We stopped at boulders bay to view one of two shore based schools of the endangered south African penguins.  It is one of the few colonies whose population is increasing.  We could get so close to these docile creatures it was just astounding.

Then we pressed on to the Cape of Good Hope, which we were both interested in as it has so much maritime history.

We drove throuh Table Mountain National Park which stretches the 71 km length of the peninsula and could just imagine the early explorers  arriving to this treeless landscape.  It is deceivingly barren, as it is covered in low shrubs and other vegetation.  It is dry but supports life, insect, zebra, baboons, oryx and ostrich to name a few.  The coast is rugged and there is a flat plane between the mountain ends and the cape.

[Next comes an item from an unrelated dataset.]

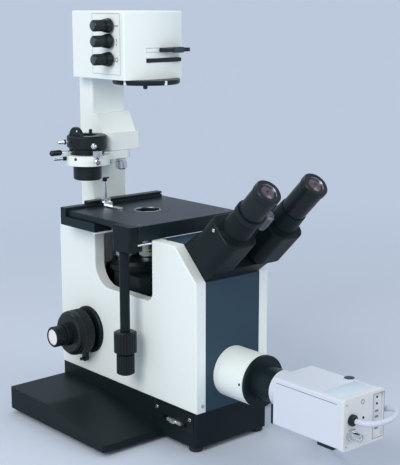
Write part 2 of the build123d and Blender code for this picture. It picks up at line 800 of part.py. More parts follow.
# Stage plate with a stepped hole, a deep front rail and a rear foot rail
with BuildPart() as stage_plate:
    stage_middle = axis_y + (stage_back - stage_front) / 2
    slab(Plane.XY.move(Location((0, stage_middle, stage_bottom))), 2 * stage_half, stage_front + stage_back,
         stage_thickness, corner=stage_corner)
    box_between((-stage_half, axis_y - stage_front, rail_bottom),
                (stage_half, axis_y - stage_front + rail_depth, stage_bottom))
    box_between((-rear_rail_half, axis_y + stage_back - rear_rail_depth, panel_top),
                (rear_rail_half, axis_y + stage_back, stage_bottom))
    rod(Plane.XY.move(Location((0, axis_y, stage_bottom - overrun))), stage_hole_radius - insert_step,
        stage_thickness + 2 * overrun, mode=Mode.SUBTRACT)
    rod(Plane.XY.move(Location((0, axis_y, stage_top - insert_depth))), stage_hole_radius,
        insert_depth + overrun,
        mode=Mode.SUBTRACT)
    fillet(stage_plate.faces().filter_by(Axis.Z).sort_by(Axis.Z)[-1].outer_wire().edges(), edge_round / 2)
finish(stage_plate, "stage_plate")

# Round insert in the stage with the window over the objective
with BuildPart() as stage_insert:
    turned(Plane.XY.move(Location((0, axis_y, stage_top - insert_depth))),
           [(insert_window_radius, 0), (stage_hole_radius - seat_gap, 0),
            (stage_hole_radius - seat_gap, insert_depth), (insert_window_radius + edge_round, insert_depth),
            (insert_window_radius, insert_depth - edge_round)])
finish(stage_insert, "stage_insert")

# Drive bracket on the stage's left edge with the column that carries the coaxial knobs
with BuildPart() as drive_column:
    column_y = axis_y - column_offset
    bracket_x = column_x - bracket_width / 2
    bracket_right = -stage_half - seat_gap / 3
    box_between((bracket_x, axis_y - bracket_front, bracket_bottom),
                (bracket_right, axis_y - bracket_back, stage_top))
    rib_top = rail_bottom - seat_gap
    box_between((bracket_right - edge_round, axis_y - bracket_front + edge_round, bracket_bottom),
                (column_x + column_radius * 2, column_y + column_radius, rib_top))
    bracket_edges = drive_column.edges().filter_by(Axis.Z).group_by(Axis.X)[0]
    fillet(bracket_edges, edge_round * 2)
    turned(Plane(origin=(column_x, column_y, bracket_bottom), x_dir=(1, 0, 0), z_dir=(0, 0, -1)),
           [(0, -edge_round), (column_radius * 1.3, -edge_round), (column_radius * 1.3, edge_round),
            (column_radius, 2 * edge_round), (column_radius, bracket_bottom - column_bottom),
            (drive_pin_radius, bracket_bottom - column_bottom),
            (drive_pin_radius, bracket_bottom - lower_knob_bottom - edge_round),
            (0, bracket_bottom - lower_knob_bottom - edge_round)])
finish(drive_column, "drive_column")


def stage_knob(name, top, bottom, radius):
    """A ribbed knob with rounded ends that turns on the drive column's pin."""
    with BuildPart() as knob:
        place = Plane.XY.move(Location((column_x, column_y, bottom)))
        turned(place, [(0, 0), (radius - 2 * edge_round, 0), (radius - edge_round / 2, edge_round),
                       (0, edge_round)])
        ribbed(place.offset(edge_round), radius, top - bottom - 2 * edge_round, stage_knob_ribs,
               drum_rib_depth)
        turned(place.offset(top - bottom - edge_round),
               [(0, 0), (radius - edge_round / 2, 0), (radius - 2 * edge_round, edge_round), (0, edge_round)])
        rod(place.offset(-overrun), drive_pin_radius + running_gap, top - bottom + 2 * overrun,
            mode=Mode.SUBTRACT)
    finish(knob, name)


stage_knob("stage_y_knob", column_bottom - seat_gap, upper_knob_bottom, upper_knob_radius)
stage_knob("stage_x_knob", upper_knob_bottom - seat_gap, lower_knob_bottom, lower_knob_radius)

# Cross carriage: the plate under the stage's left side, its lug and the guide bar on top
with BuildPart() as y_carriage:
    lug_right = -stage_half - seat_gap
    lug_left = lug_right - lug_thickness
    bar_y = axis_y + bar_front
    box_between((lug_left, axis_y - carriage_front, panel_top + seat_gap),
                (-carriage_inner, axis_y + stage_back, stage_bottom - seat_gap))
    box_between((lug_left, bar_y, panel_top + seat_gap), (lug_right, bar_y + bar_depth,
                                                          stage_top + bar_thin + seat_gap))
    bar_bottom = stage_top + seat_gap
    box_between((lug_left, bar_y, bar_bottom), (bar_right, bar_y + bar_depth, bar_bottom + bar_thin))
    box_between((bar_step_x, bar_y, bar_bottom), (bar_right, bar_y + bar_depth, bar_bottom + bar_thick))
    groove_z = bar_bottom + bar_thick / 2
    box_between((bar_step_x - overrun, bar_y - overrun, groove_z),
                (bar_right + overrun, bar_y + bar_depth / 4, groove_z + edge_round),
                mode=Mode.SUBTRACT)
finish(y_carriage, "y_carriage")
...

When we arrived at the cape itself at the bitter end of the peninsula, we parked and as I was opening my door Paul told me, in his commanding voice, to "Shut the door"  I demanded why in my biligerent "don't give me commands" tone of voice and Paul replied "because there is a flipping baboon on the roof!"  Sure enough...there were two who sauntered over  the front window and the  hood of the car having a quick look in to see if there were any food.  These animals are everywhere, looking for food and walking down the street.  The park has baboon chaser-offers, and we saw a couple of altercations which showed us just how mean these little creatures can get if provoked.

We made our way to the viewpoint for the cape and then took the funicular up to the lighthouse, which is at the highest point.  The view was spectacular and the wind blowing unrelentlesly!  Luckily for me I have an invincible Tilly hat which usually stays on, despite the wind!

As we were leaving we explored a bit and we saw some wildlife, as well as some beutiful views.

We took the road over the mountains towards the western side of the cape and discovered Chapman's Peak Drive...a beautiful drive over a mountain with outstanding views of the coast.  We were there just as the sun was starting to we found a beach to watch it sink below the horizon.